3.7 Real World Outcome

3.7.1 How to Run (Copy/Paste)

  • Start two site clusters from Project 11.
  • Run netsplitctl isolate and apply scripted writes.
  • Run netsplitctl heal and verify convergence.

3.7.2 Golden Path Demo (Deterministic)

One user record diverges during partition, then converges with documented merge rule.

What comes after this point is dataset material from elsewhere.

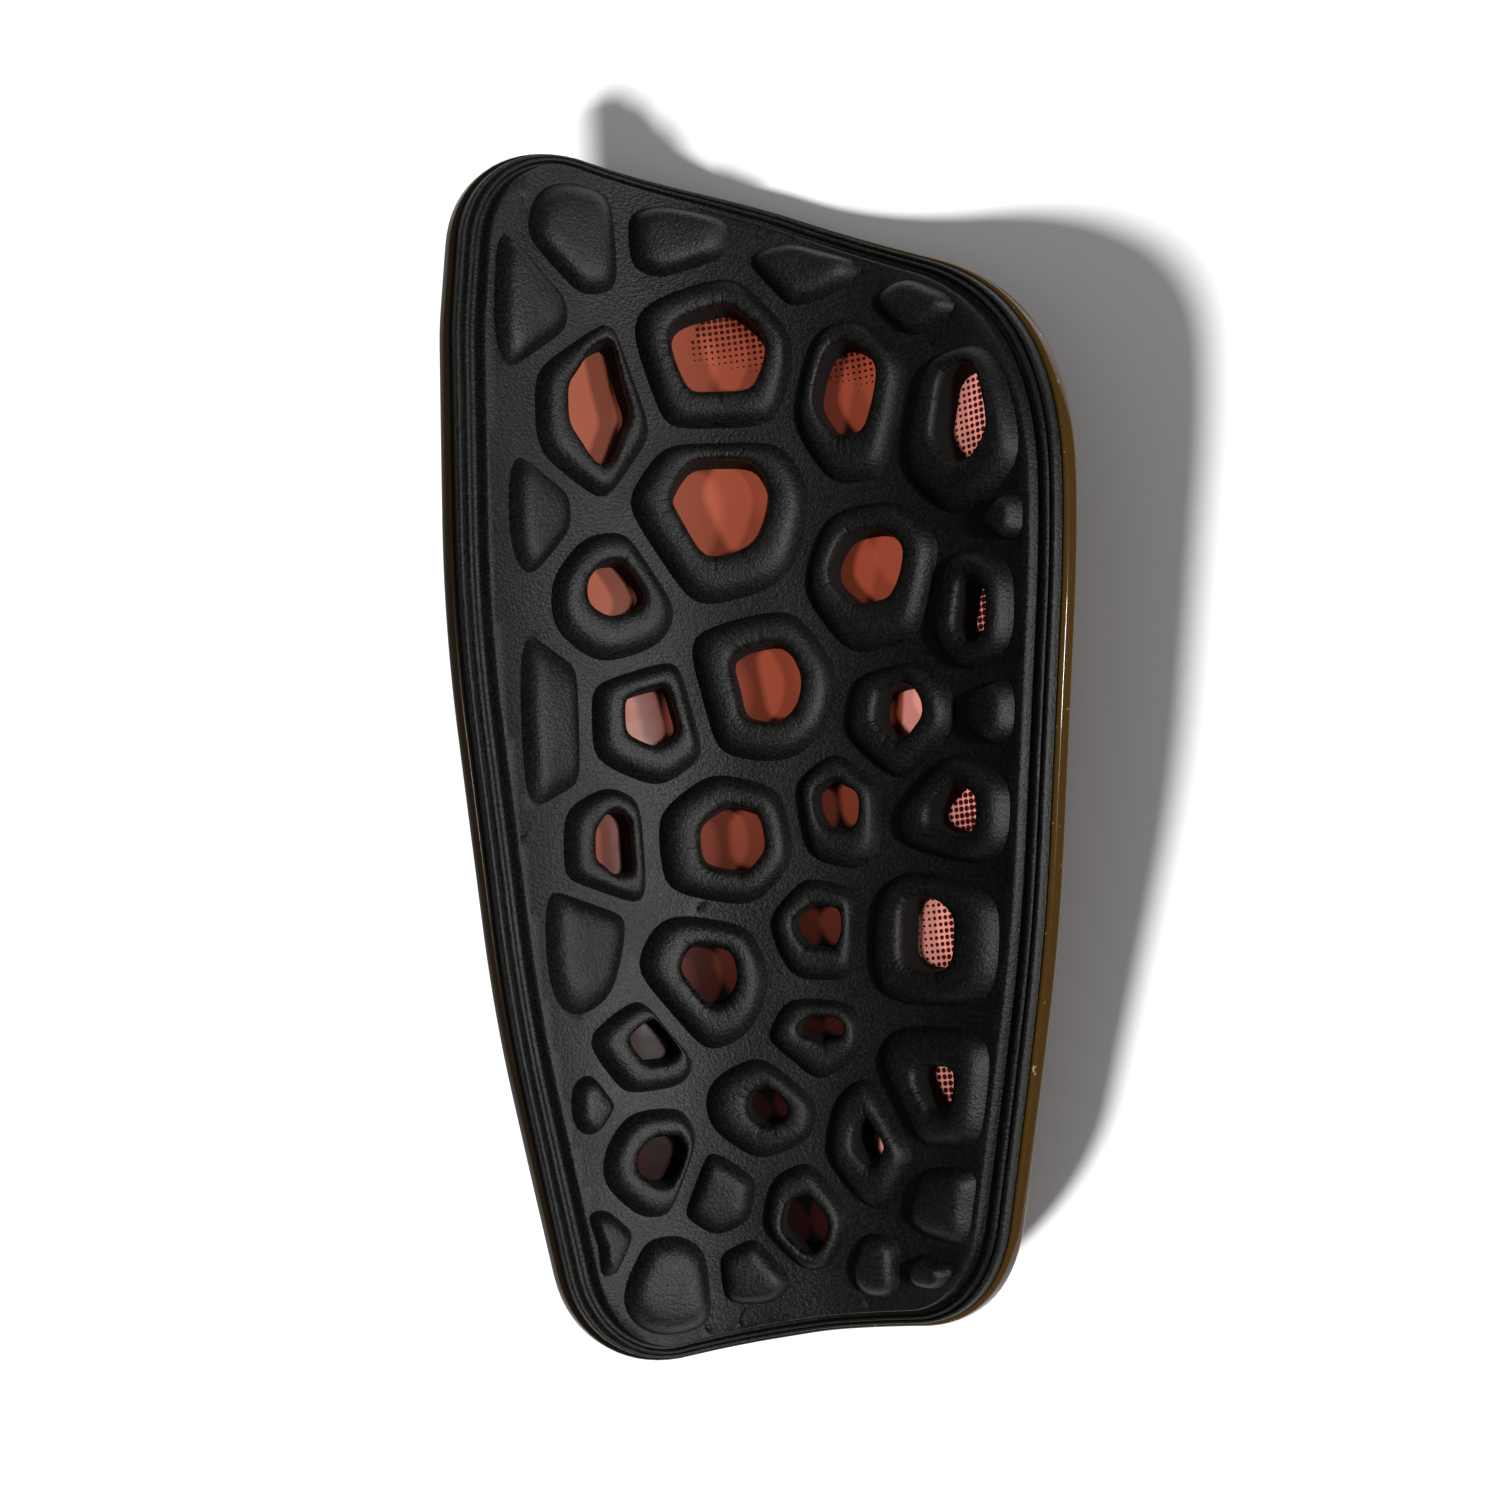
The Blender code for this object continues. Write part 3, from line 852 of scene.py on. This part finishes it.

3.7.3 If CLI: exact terminal transcript

$ netsplitctl isolate us-east eu-west
partition active

$ reconcilectl status
conflicts=14 merged=14 pending=0

4. Solution Architecture

4.1 High-Level Design

[Drill Controller] -> [Partition Injector] -> [Reconcile Workers] -> [Audit Store]

4.2 Key Components

Component Responsibility Key Decisions
Drill Controller Orchestrate scenarios Deterministic scenario IDs
Reconcile Worker Merge conflicts Idempotent merge contracts
Audit Store Persist decisions Queryability and replay support

4.4 Data Structures (No Full Code)

  • Conflict queue entries
  • Versioned state records
  • Reconciliation audit entries

4.4 Algorithm Overview

Key Algorithm: Conflict Reconciliation

  1. Load divergent records.
  2. Apply merge policy.
  3. Persist decision and new version.
  4. Re-check until no conflicts remain.

Complexity Analysis:

  • Time: O(C) where C is number of conflicting records
  • Space: O(C)

5. Implementation Guide

5.1 Development Environment Setup

# use standard cluster test environment from P11

5.2 Project Structure

project-root/
├── lib/
│   ├── drill_controller.ex
│   ├── partition_injector.ex
│   ├── reconcile_worker.ex
│   └── audit_store.ex
├── test/
└── README.md

5.3 The Core Question You’re Answering

“Can my distributed service prove recovery correctness after a real partition, not just reconnect transport?”

5.4 Concepts You Must Understand First

  1. Node monitor semantics
  2. Idempotent merge design
  3. Supervisor restart behavior under flapping conditions

5.5 Questions to Guide Your Design

  1. What merge policy is explicit and explainable?
  2. Which recovery steps can safely retry?
  3. How will you prove convergence objectively?